You asked if "No solution" is impossible. My answer was yes. So I'm
saying that such a test doesn't exist.
+^^+
Thanks! it was matter of bad English for such an Iranian Boy...
Can you help me a little bit more?
which algorithm i should use?
DFS and BFS dont help...
Brute Force doesn`t seem beauty ;)!
Please Help Me
Best
Aidin_n7@hotmail.com
Re: +^^+
First put every child into the first team.
Then while there exists a child who has more than one opponent in his
team, just move him to the other team.
but i think it wont be so simple r u sure it is correct?
Thanks! me and also my friends got AC :P
>
Re: Thanks! me and also my friends got AC :P
I don't know how. Could you explain it for me? Thank you very much!
Re: +^^+
Posted by
lamer 27 Mar 2005 19:38
Can you give me a code, plz?
Re: +^^+
Posted by
Sandro 12 Jul 2005 17:46
The idea really works. But did you prove that this algo is correct? (Why will it finish the work in a finite number of steps?)
It seems so...
Edited by author 27.03.2006 01:16
Re: +^^+
Posted by
shrek 6 Nov 2006 11:42
It works because in each step number of edges between the two parts increases and obviously it can't be more than E.
Nice idea, and very nice proof [-]
Nice idea, and very nice proof [-] +1 !
XD
Re: +^^+
Posted by
svr 26 Nov 2011 08:40
This proof incomplete and doesn't shed light to the point.

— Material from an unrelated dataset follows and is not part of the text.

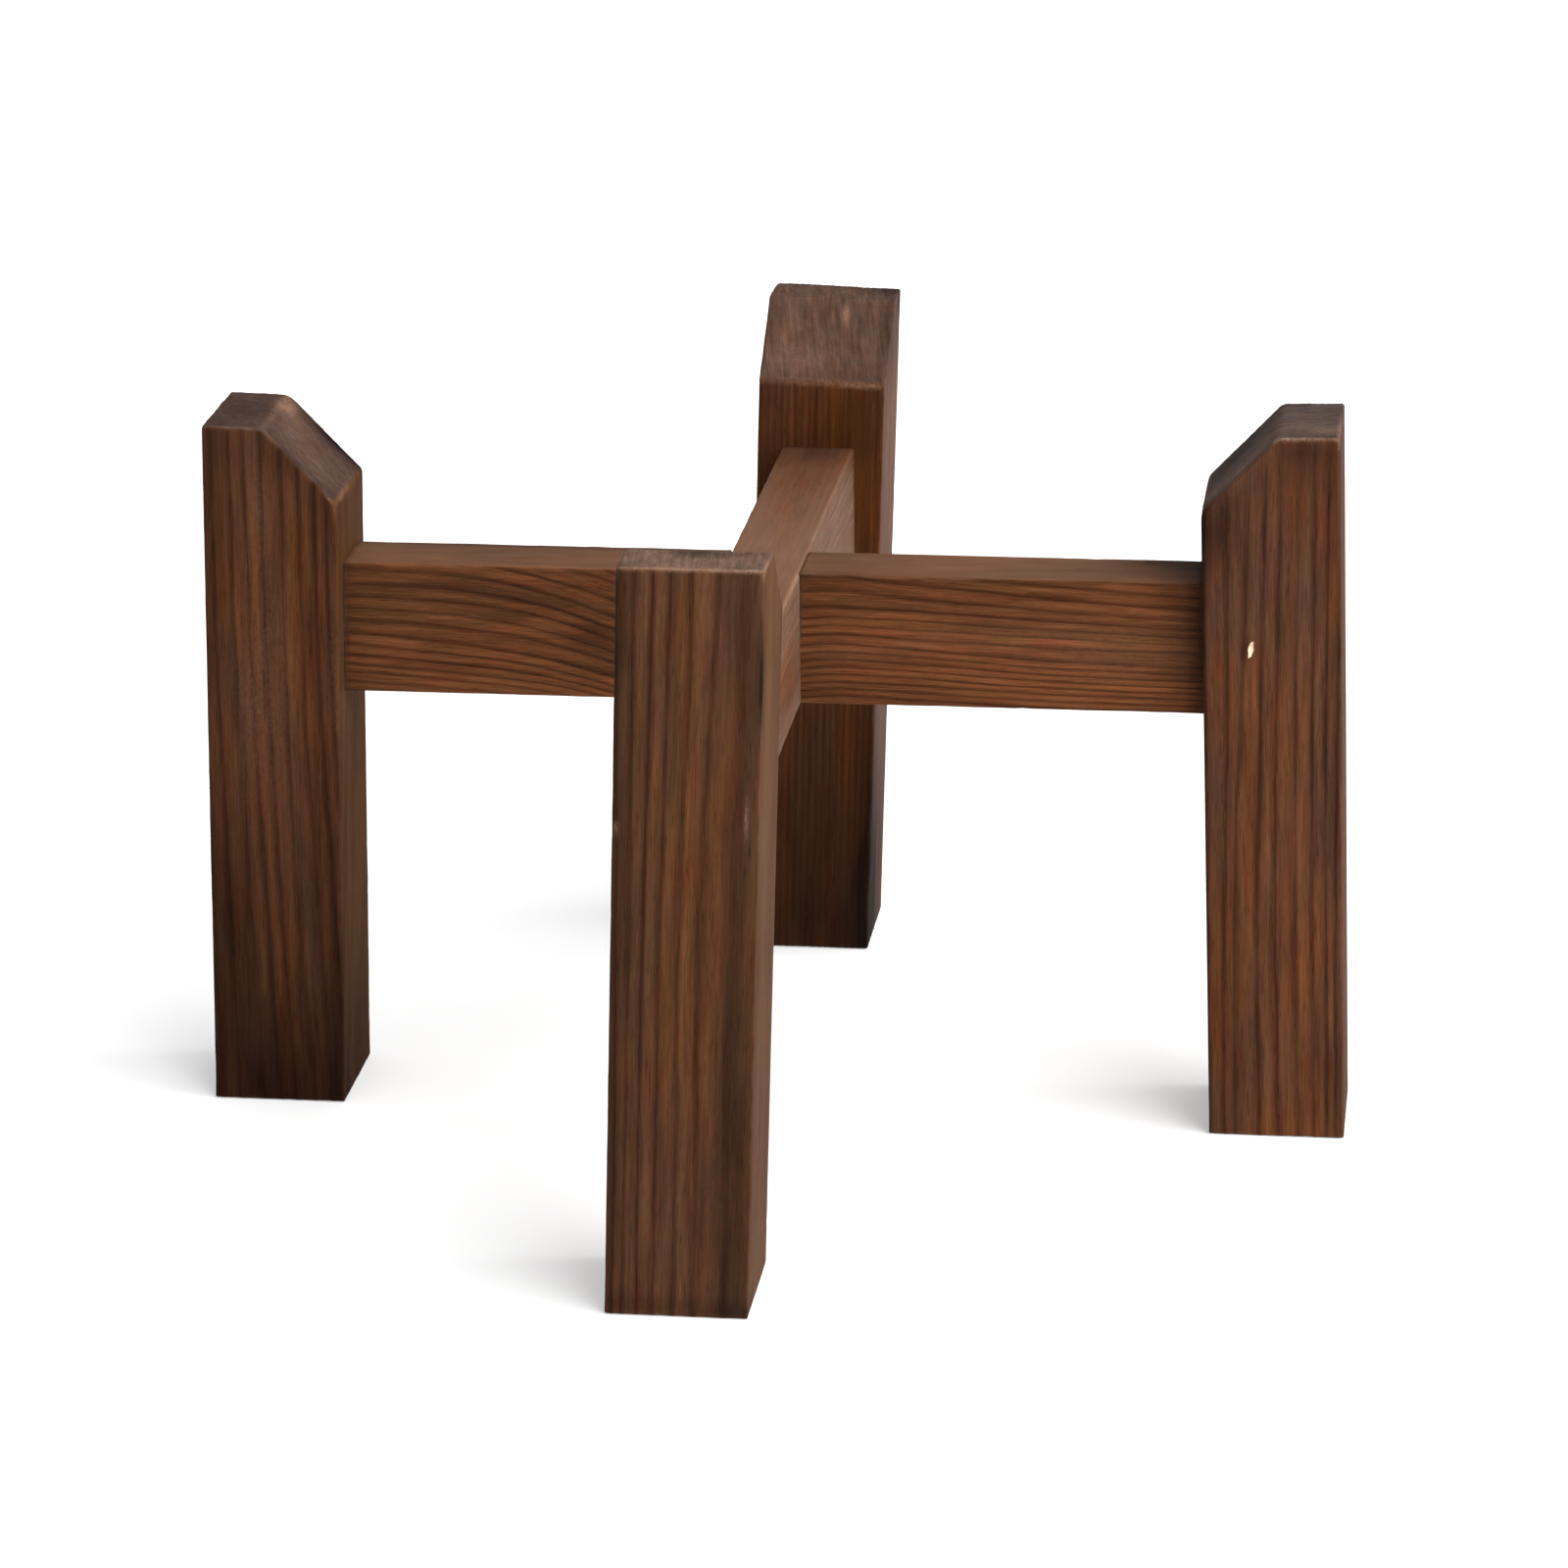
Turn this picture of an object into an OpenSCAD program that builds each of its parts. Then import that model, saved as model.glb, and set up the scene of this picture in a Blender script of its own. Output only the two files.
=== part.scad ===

We should add next: if person Q on the left side have >=2 enemy on the left
then he don't have more than 1 enemies in persons on the right
because in other case he would have >=4 enemies.

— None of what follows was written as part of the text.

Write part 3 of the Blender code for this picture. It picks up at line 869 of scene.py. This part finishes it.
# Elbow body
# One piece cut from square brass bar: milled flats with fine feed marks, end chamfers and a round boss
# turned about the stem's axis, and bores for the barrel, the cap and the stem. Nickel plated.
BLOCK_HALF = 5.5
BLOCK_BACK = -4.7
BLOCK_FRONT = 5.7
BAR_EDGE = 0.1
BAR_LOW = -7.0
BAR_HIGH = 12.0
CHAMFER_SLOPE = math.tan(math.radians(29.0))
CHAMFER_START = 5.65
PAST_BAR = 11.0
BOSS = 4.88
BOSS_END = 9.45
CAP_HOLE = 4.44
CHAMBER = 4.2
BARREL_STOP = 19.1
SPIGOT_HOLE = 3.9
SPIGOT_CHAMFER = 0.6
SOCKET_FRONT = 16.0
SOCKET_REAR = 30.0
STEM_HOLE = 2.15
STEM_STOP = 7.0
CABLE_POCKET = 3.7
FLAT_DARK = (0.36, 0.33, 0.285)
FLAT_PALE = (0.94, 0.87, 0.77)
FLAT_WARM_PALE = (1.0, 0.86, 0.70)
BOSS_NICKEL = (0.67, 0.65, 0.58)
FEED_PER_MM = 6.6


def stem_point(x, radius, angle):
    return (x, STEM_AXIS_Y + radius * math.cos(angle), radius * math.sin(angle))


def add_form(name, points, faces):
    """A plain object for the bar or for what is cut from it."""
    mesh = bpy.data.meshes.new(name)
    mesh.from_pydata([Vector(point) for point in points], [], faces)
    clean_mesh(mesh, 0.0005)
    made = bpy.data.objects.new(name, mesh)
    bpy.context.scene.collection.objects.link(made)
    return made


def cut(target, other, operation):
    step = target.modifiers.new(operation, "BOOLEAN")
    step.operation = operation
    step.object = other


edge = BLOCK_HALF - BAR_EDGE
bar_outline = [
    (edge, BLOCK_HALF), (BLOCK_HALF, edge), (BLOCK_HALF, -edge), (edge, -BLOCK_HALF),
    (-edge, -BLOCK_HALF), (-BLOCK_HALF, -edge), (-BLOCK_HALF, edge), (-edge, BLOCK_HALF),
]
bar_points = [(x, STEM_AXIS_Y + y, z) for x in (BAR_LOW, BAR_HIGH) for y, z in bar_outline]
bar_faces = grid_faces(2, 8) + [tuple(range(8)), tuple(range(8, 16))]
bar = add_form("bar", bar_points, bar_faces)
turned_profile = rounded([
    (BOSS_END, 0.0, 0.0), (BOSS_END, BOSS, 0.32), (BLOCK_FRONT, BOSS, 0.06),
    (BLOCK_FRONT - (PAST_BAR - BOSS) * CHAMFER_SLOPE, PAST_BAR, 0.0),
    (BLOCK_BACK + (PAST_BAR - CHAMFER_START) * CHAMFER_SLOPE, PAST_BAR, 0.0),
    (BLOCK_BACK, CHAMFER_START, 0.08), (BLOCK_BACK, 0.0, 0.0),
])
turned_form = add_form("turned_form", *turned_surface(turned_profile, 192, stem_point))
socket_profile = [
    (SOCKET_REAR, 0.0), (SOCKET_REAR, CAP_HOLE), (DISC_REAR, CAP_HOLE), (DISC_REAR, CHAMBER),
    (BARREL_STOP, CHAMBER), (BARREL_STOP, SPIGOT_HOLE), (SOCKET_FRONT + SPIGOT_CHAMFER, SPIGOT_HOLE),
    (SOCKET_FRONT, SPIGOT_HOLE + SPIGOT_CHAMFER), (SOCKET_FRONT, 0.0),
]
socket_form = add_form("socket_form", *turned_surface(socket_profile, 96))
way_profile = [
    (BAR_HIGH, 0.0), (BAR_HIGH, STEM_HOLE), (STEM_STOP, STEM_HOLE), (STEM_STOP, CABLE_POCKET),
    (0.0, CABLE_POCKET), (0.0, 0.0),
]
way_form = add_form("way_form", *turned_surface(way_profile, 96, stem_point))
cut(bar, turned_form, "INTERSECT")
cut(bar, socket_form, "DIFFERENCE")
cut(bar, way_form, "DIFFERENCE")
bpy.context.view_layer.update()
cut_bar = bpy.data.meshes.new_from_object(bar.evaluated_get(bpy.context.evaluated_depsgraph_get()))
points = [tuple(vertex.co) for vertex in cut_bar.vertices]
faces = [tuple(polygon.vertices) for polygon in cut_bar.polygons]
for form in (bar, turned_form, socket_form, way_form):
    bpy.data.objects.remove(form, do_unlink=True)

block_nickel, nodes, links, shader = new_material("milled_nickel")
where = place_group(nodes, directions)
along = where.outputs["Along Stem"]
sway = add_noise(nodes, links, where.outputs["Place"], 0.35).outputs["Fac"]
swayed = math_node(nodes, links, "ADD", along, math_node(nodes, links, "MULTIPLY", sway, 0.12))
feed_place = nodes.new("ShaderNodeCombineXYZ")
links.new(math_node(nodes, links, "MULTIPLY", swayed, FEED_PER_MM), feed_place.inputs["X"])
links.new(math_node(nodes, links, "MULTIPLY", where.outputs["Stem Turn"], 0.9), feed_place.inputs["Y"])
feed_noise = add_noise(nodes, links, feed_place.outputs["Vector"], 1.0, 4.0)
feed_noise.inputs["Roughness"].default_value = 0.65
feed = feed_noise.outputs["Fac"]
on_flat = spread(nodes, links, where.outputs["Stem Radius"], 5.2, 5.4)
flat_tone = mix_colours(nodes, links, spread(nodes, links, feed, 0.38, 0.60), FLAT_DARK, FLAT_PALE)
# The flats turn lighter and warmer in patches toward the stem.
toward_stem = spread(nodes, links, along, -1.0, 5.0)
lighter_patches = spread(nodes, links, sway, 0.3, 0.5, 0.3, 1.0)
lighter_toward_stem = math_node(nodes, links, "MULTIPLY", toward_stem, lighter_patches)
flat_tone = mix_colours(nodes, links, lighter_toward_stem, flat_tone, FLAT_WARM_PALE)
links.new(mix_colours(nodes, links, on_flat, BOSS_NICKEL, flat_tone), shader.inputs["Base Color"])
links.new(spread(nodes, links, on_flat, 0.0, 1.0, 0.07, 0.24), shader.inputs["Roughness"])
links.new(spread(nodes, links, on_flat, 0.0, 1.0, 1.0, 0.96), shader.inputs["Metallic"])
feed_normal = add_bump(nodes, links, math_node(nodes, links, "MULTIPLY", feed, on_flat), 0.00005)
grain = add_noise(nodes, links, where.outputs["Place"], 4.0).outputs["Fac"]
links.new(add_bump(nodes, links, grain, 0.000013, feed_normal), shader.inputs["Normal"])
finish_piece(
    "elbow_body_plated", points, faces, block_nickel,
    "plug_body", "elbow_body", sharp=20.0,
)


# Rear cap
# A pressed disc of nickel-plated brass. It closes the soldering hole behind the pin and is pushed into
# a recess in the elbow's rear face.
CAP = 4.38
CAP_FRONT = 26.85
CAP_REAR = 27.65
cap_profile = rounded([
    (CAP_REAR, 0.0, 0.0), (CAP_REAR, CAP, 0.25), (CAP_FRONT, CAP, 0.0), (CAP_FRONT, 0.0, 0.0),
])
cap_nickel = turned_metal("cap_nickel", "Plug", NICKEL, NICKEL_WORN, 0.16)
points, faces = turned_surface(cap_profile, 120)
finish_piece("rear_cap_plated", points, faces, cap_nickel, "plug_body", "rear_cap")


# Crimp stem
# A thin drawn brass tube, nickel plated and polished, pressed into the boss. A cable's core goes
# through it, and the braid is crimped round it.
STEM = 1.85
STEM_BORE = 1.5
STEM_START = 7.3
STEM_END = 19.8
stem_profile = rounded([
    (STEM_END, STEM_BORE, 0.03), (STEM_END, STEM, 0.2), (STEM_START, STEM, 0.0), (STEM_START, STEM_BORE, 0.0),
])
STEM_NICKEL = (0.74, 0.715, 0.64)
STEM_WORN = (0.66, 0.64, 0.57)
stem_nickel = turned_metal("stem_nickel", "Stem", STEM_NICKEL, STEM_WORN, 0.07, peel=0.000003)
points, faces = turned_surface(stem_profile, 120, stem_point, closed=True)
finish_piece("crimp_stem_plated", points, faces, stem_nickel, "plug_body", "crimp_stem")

Edited by author 26.11.2011 08:42
termination proof
Posted by
Aneto 13 Jan 2013 01:48
It is clear that if proposed algorithm terminates then we have found a solution. But does it allways terminate? I will try to add my 5 cents by giving a short yet complete proof of termination.
Let us first introduce the decreasing measure M. We define M to be equal to the number of edges of the graph on the same(!) side. Algorithm terminates if measure decreases with each iteration of algorithm. Let us consider 3 possible situations:
1) We change side of a child with 3 enemies on his side. Then M decreases by 3.

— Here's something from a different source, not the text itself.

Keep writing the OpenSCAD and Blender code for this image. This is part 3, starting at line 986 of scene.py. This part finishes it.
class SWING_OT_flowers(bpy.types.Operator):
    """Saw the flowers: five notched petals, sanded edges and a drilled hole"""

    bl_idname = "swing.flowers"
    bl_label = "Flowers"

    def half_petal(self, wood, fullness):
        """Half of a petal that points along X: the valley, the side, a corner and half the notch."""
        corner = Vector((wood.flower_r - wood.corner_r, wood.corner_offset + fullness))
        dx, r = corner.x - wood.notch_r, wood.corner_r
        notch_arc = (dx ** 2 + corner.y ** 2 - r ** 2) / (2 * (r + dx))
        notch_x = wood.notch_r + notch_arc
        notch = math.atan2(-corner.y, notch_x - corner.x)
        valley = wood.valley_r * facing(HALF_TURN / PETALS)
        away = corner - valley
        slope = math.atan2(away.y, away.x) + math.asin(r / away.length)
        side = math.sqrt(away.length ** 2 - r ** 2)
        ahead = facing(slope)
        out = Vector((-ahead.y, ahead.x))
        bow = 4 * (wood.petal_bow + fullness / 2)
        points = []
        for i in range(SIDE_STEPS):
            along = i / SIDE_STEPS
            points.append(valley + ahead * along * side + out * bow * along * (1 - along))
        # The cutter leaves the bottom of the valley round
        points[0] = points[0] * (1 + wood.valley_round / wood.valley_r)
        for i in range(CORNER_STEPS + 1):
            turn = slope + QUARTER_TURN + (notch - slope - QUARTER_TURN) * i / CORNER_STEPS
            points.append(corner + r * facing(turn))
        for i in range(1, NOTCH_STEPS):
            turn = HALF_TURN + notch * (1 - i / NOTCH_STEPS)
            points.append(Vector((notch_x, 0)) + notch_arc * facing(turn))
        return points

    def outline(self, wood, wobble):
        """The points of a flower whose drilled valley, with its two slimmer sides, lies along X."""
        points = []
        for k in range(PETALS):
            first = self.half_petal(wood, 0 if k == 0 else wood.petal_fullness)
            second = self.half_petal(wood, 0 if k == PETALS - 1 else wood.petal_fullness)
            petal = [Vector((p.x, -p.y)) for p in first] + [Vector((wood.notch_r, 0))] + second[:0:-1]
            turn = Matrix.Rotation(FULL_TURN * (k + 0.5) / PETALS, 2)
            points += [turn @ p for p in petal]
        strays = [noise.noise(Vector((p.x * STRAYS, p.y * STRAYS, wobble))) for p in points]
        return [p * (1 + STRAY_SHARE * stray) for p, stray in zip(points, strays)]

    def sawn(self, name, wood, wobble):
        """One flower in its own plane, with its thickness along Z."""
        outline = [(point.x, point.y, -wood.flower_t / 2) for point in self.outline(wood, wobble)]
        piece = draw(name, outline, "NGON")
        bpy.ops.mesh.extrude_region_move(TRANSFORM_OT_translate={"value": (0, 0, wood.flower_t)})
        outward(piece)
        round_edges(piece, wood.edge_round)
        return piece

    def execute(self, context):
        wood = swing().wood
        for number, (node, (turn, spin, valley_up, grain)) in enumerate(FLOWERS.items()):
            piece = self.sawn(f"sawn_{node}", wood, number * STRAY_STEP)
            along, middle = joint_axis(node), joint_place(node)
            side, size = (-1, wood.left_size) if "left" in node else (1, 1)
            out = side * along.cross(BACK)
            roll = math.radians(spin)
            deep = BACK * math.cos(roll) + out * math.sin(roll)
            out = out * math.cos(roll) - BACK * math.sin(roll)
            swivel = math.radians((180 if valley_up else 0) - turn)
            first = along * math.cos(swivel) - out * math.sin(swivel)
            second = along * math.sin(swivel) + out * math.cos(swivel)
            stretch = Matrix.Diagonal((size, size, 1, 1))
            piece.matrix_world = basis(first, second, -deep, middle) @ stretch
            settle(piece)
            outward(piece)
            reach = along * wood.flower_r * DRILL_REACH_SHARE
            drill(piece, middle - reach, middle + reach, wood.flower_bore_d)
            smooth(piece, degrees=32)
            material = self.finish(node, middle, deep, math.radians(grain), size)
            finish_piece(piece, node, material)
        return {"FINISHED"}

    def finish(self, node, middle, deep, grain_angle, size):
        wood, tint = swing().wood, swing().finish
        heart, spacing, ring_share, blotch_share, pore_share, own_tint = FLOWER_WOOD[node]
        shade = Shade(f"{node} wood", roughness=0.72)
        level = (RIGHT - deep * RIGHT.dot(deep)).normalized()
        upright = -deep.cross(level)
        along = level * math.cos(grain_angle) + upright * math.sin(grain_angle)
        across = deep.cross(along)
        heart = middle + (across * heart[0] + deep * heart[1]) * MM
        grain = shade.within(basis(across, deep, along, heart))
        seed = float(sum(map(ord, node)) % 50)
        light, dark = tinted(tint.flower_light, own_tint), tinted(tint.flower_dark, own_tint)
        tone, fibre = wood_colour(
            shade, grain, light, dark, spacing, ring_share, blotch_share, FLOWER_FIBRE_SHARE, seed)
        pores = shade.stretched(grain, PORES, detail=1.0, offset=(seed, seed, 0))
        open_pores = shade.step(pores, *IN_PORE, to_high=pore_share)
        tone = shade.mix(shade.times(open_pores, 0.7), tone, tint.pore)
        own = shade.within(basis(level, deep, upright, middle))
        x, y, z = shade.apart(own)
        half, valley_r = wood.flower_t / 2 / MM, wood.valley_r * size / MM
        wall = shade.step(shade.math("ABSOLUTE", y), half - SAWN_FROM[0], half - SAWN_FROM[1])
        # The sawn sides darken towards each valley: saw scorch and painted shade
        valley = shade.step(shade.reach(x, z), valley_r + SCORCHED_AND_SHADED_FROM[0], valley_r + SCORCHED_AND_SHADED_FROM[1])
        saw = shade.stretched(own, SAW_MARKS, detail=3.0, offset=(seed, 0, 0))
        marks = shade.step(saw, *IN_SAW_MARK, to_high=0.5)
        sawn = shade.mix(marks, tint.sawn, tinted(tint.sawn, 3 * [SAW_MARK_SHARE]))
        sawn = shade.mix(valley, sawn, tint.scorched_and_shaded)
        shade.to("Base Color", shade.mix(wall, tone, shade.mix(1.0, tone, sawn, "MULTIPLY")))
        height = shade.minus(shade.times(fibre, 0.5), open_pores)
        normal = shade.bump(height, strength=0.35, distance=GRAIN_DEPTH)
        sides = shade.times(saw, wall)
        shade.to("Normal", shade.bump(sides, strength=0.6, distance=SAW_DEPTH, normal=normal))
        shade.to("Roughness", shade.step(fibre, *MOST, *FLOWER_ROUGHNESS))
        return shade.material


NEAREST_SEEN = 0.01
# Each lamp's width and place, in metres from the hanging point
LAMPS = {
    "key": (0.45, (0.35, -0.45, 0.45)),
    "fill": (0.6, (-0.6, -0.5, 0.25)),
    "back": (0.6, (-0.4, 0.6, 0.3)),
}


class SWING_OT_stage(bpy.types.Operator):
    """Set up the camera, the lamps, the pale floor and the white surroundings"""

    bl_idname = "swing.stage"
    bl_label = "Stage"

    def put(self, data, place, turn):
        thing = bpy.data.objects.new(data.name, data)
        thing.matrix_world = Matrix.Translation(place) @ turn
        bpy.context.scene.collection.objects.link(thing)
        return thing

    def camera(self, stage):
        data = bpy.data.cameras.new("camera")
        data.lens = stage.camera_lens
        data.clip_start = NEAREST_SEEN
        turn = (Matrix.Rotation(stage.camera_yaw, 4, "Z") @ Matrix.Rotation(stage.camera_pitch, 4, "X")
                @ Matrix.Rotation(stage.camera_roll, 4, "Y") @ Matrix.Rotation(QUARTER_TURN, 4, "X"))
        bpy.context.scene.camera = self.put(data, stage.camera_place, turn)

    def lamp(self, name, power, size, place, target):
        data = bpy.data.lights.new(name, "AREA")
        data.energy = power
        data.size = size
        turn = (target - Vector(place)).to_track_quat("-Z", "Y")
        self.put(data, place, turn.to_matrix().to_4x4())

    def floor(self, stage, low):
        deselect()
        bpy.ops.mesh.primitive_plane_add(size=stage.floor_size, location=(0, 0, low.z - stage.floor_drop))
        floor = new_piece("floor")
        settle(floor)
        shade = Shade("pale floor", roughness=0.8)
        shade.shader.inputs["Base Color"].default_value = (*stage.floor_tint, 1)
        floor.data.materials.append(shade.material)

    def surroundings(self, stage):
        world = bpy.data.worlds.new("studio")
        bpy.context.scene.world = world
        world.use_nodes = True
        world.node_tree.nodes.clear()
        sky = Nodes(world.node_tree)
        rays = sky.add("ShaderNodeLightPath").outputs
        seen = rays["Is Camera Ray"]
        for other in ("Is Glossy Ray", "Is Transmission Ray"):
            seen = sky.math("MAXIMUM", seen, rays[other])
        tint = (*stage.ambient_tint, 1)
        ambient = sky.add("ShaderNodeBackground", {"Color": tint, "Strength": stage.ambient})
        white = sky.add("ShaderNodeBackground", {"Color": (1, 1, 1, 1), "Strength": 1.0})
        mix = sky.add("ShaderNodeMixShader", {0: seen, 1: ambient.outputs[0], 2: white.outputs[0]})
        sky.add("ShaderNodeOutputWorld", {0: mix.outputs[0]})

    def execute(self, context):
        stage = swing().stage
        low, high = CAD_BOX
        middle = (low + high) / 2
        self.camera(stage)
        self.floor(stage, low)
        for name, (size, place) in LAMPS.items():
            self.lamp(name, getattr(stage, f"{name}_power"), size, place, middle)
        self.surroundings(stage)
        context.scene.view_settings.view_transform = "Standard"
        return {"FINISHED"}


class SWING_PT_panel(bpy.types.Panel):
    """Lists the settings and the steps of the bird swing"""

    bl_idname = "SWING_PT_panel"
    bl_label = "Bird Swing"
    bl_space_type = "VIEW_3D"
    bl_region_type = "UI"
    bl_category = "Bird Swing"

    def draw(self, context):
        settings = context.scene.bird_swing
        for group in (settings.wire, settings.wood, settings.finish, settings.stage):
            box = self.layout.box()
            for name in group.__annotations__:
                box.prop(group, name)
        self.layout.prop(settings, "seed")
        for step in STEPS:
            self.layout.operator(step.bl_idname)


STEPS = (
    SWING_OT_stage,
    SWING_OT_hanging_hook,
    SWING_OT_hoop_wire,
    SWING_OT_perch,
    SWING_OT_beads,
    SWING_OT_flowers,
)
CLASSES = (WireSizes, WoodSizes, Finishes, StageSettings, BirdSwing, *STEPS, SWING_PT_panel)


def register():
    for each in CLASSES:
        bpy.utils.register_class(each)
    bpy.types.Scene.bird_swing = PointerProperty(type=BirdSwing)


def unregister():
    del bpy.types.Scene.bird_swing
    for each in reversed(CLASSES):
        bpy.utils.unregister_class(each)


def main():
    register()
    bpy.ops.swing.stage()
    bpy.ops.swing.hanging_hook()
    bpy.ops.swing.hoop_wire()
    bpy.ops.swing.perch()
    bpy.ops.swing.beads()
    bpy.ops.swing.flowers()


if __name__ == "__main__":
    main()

2a) We change side of a child with 2 enemies on his side and 0 enemies on other side. Then measure decreases by 2.
2b) We change side of a child with 2 enemies on his side and 1 enemy on other side. Then M decreases by 2 and increases by 1.
3) If child has only one enemy on his side, then we do nothing.
According to described cases M will decrease after each iteration. Hence, algorithm terminates.
Hope this helps :)